What Can I Use It For?
- Professional storytelling and branded content:
- Short narrative films, trailers, and story-driven ads where synchronized dialogue and ambience are critical; case-study style blogs highlight its effectiveness in creating mini-documentaries and explainer segments with voiceover and b-roll in one pass.
- Marketing and product demos:
- Product showcases, feature highlight videos, and e-commerce clips with on-screen presenters or voiceovers explaining features while gestures and camera moves align with spoken highlights.

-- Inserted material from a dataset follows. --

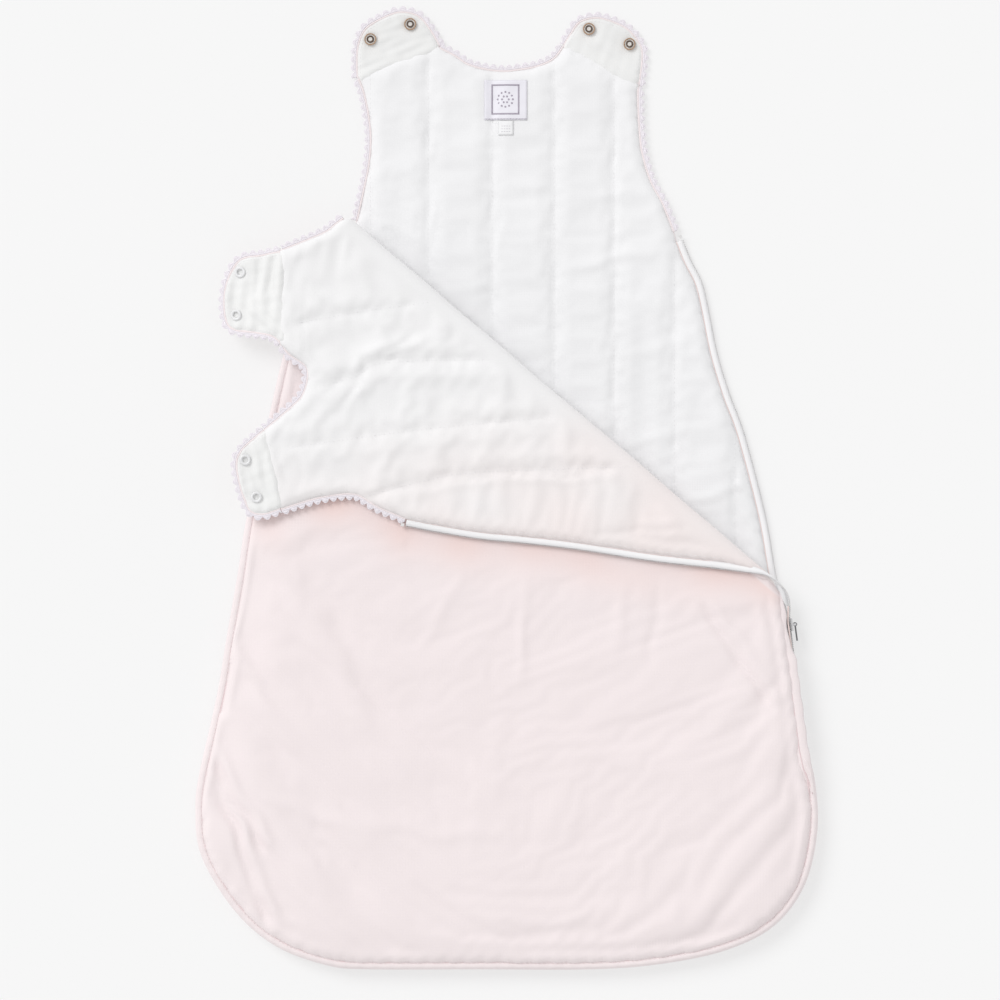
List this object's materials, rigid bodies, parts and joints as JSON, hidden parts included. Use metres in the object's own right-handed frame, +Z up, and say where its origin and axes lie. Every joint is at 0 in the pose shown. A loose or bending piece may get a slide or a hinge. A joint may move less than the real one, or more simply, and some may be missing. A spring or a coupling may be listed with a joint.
{
  "type": "baby sleeping bag",
  "caption": "Sleeveless quilted baby sleeping bag with a side zip, snap shoulder tabs and picot-trimmed neck and armholes, lying flat with its front unzipped and folded open.",
  "frame": {"origin": "on the ground under the middle of the bag's bounding box", "axes": "+X across the bag towards its zip side, +Y along its length towards the neck, +Z up from the ground"},
  "size_m": [0.452, 0.7001, 0.0298],
  "materials": {
    "outer_jersey": "soft cotton jersey, very pale pink",
    "lining_cotton": "matt white cotton jersey",
    "wadding_fibre": "polyester wadding",
    "picot_lace": "looped picot braid, pale lilac pink",
    "zip_fabric": "woven tape",
    "zip_nylon": "nylon coil",
    "slider_enamel": "pale enamel",
    "snap_brass": "antique brass",
    "snap_enamel": "white enamel",
    "label_satin": "pale lilac satin",
    "label_white": "white satin"
  },
  "bodies": {
    "bag": {"back_outer_shell": "outer_jersey", "back_wadding": "wadding_fibre", "back_lining": "lining_cotton", "front_outer_shell": "outer_jersey", "front_wadding": "wadding_fibre", "front_lining": "lining_cotton", "front_fold": "lining_cotton", "edge_seam": "outer_jersey", "back_neck_trim": "picot_lace", "back_armhole_trim_left": "picot_lace", "back_armhole_trim_right": "picot_lace", "zip_tape_back": "zip_fabric", "zip_coil_back": "zip_nylon", "zip_tape_front_lower": "zip_fabric", "zip_coil_front_lower": "zip_nylon", "zip_bottom_stop": "slider_enamel", "zip_top_stop_back": "slider_enamel", "neck_label": "label_satin", "care_label": "label_white"},
    "front_flap": {"flap_outer_shell": "outer_jersey", "flap_wadding": "wadding_fibre", "flap_lining": "lining_cotton", "front_armhole_trim_left": "picot_lace", "front_neck_trim": "picot_lace", "front_armhole_trim_right": "picot_lace", "zip_tape_front_upper": "zip_fabric", "zip_coil_front_upper": "zip_nylon", "zip_top_stop_front": "slider_enamel"},
    "back_tab_left": {"back_tab_left_outer": "outer_jersey", "back_tab_left_facing": "lining_cotton", "back_tab_left_trim": "picot_lace", "back_tab_left_snap_cap_1": "snap_enamel", "back_tab_left_snap_cap_2": "snap_enamel", "back_tab_left_snap_socket_1": "snap_brass", "back_tab_left_snap_socket_2": "snap_brass"},
    "back_tab_right": {"back_tab_right_outer": "outer_jersey", "back_tab_right_facing": "lining_cotton", "back_tab_right_trim": "picot_lace", "back_tab_right_snap_cap_1": "snap_enamel", "back_tab_right_snap_cap_2": "snap_enamel", "back_tab_right_snap_socket_1": "snap_brass", "back_tab_right_snap_socket_2": "snap_brass"},
    "front_tab_left": {"front_tab_left_outer": "outer_jersey", "front_tab_left_facing": "lining_cotton", "front_tab_left_trim": "picot_lace", "front_tab_left_snap_cap_1": "snap_enamel", "front_tab_left_snap_cap_2": "snap_enamel", "front_tab_left_snap_stud_1": "snap_brass", "front_tab_left_snap_stud_2": "snap_brass"},
    "front_tab_right": {"front_tab_right_outer": "outer_jersey", "front_tab_right_facing": "lining_cotton", "front_tab_right_trim": "picot_lace", "front_tab_right_snap_cap_1": "snap_enamel", "front_tab_right_snap_cap_2": "snap_enamel", "front_tab_right_snap_stud_1": "snap_brass", "front_tab_right_snap_stud_2": "snap_brass"},
    "zip_slider": {"zip_slider": "slider_enamel", "zip_slider_inner_plate": "slider_enamel"},
    "zip_puller": {"zip_puller": "slider_enamel"}
  },
  "joints": [
    {"name": "front_flap_fold", "type": "hinge", "parent": "bag", "child": "front_flap", "pos_m": [0.0337, 0.06045, 0.022], "axis": [0.7624, -0.6471, 0], "range_deg": [-178, 0]},
    {"name": "back_tab_left_fold", "type": "hinge", "parent": "bag", "child": "back_tab_left", "pos_m": [-0.0785, 0.3088, 0.015], "axis": [0.9327, 0.3606, 0], "range_deg": [0, 175]},
    {"name": "back_tab_right_fold", "type": "hinge", "parent": "bag", "child": "back_tab_right", "pos_m": [0.0687, 0.3063, 0.015], "axis": [0.8779, -0.4788, 0], "range_deg": [0, 175]},
    {"name": "front_tab_left_fold", "type": "hinge", "parent": "front_flap", "child": "front_tab_left", "pos_m": [-0.1623, 0.1375, 0.0273], "axis": [0, 1, 0], "range_deg": [0, 100]},
    {"name": "front_tab_right_fold", "type": "hinge", "parent": "front_flap", "child": "front_tab_right", "pos_m": [-0.1692, 0.013, 0.0273], "axis": [-0.2026, 0.9793, 0], "range_deg": [0, 90]},
    {"name": "zip_slider_travel", "type": "slide", "parent": "bag", "child": "zip_slider", "axis": [0.1332, -0.9911, 0], "range_m": [0, 0.08]},
    {"name": "zip_puller_swing", "type": "hinge", "parent": "zip_slider", "child": "zip_puller", "pos_m": [0.20946, -0.09932, 0.011], "axis": [0, 0, 1], "range_deg": [0, 170]}
  ]
}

- Social media and creator content:
- Influencer-style vlogs, reaction-style shots, and cinematic social posts generated from text prompts; YouTube reviewers demonstrate beach vlogs, monologue scenes, and cinematic shorts created entirely with Kling 2.6.
- Music and performance visuals:
- Lyric-style clips, performance snippets, and mood-driven visuals where motions and camera cuts follow the rhythm and feel of the music or vocal performance, as described in technical blogs on Kling 2.6’s audio-adaptive motion.
- Education and training:
- Short instructional segments, micro-courses, or onboarding videos with narrated explanations and illustrative visuals auto-generated from prompts, reducing production overhead for repetitive training content.
- Business and industry use:
- Internal communications, pitch videos, and concept previews for campaigns or product launches, leveraging rapid iteration to explore multiple creative directions before committing to full production.
- Technical and research demos:
- Showcasing AI-driven cinematography, multimodal generation, and human–AI co-creation workflows in labs and conferences; blogs and reviews use Kling 2.6 outputs to illustrate advances in joint audio-visual modeling.
- Personal and hobby projects:
- Fan trailers, character portraits brought to life, short skits, and experimental films shared by enthusiasts on community forums, often using image-to-video to animate existing art or photos with matching voice and ambience.
Things to Be Aware Of
- Experimental behaviors and quirks:
- Multi-speaker dialogue is a known challenging area; reviewers report “dialogue bleed,” where one character’s line appears to affect another’s lip movements or timing, and occasional confusion about which character is speaking.
- Tone and delivery can sometimes be mismatched to the intended emotion (e.g., a question delivered with flat intonation, or an excited line spoken too calmly), requiring prompt tweaking or multiple generations to get right.
- Voiceover-only scenes can still show unwanted lip movement on characters if the prompt does not clearly specify that narration is off-screen, leading to “ghost talking” effects.
- Performance and resource considerations:
- Higher resolutions and complex audio-visual scenes demand more compute and time; users mention that rapid experimentation is smoother at modest resolutions and clip lengths, with upscale or re-generation reserved for final takes.
- Image-to-video generations with very detailed images can occasionally introduce minor artifacts or jitter in fine textures, though generally less than earlier model versions.
- Consistency and control:
- While temporal coherence is strong for short clips, maintaining perfect consistency across multiple separate clips (e.g., an entire multi-shot sequence) still requires careful prompt reuse, seeding strategies, or image reference workflows.
- Fine-grained control over exact phoneme-level lip sync or precise frame-accurate cuts is limited; the model optimizes for overall coherence rather than strict editorial control, so traditional editing may still be needed for broadcast-grade content.
- Positive feedback themes:
- Reviewers frequently praise the realism of motion, the quality of lighting and camera work, and the “production-ready” feel of the generated audio for short clips.
- Many creators highlight the dramatic reduction in workflow complexity thanks to native audio, describing the shift from multi-tool pipelines to “prompt-and-direct” creative iteration.
- Common concerns or negative feedback:
- Complex two-person dialogue scenes and back-and-forth conversations are cited as the weakest area, with some creators resorting to workarounds (separate clips, manual editing) to achieve professional results.
- Emotional nuance in voice performance is not yet at the level of professional actors; subtle acting choices, comedic timing, and nuanced sarcasm may not always land as intended.
- Some users note occasional semantic drift in long or overly detailed prompts, where secondary details are ignored or merged, reinforcing the need for concise, well-structured instructions.
Limitations
- Primary technical constraints:
- Optimized for short clips (on the order of several seconds); not suited for generating long-form, tightly structured videos without significant post-editing and sequencing.
- Limited explicit control over fine-grained timing, multi-speaker turn-taking, and detailed phoneme-level lip sync; complex dialogue scenes may require manual editing or hybrid workflows.
- Main non-optimal scenarios:
- Projects demanding broadcast-level control over performance (e.g., nuanced acting, precise comedic timing, or legally sensitive advertising) may still require human voice actors and traditional production pipelines, with Kling 2.6 better suited as a rapid prototyping and ideation tool.
- Use cases needing guaranteed consistency of characters and environments across many shots or episodes may find current coherence tools insufficient without additional reference-image and post-production strategies.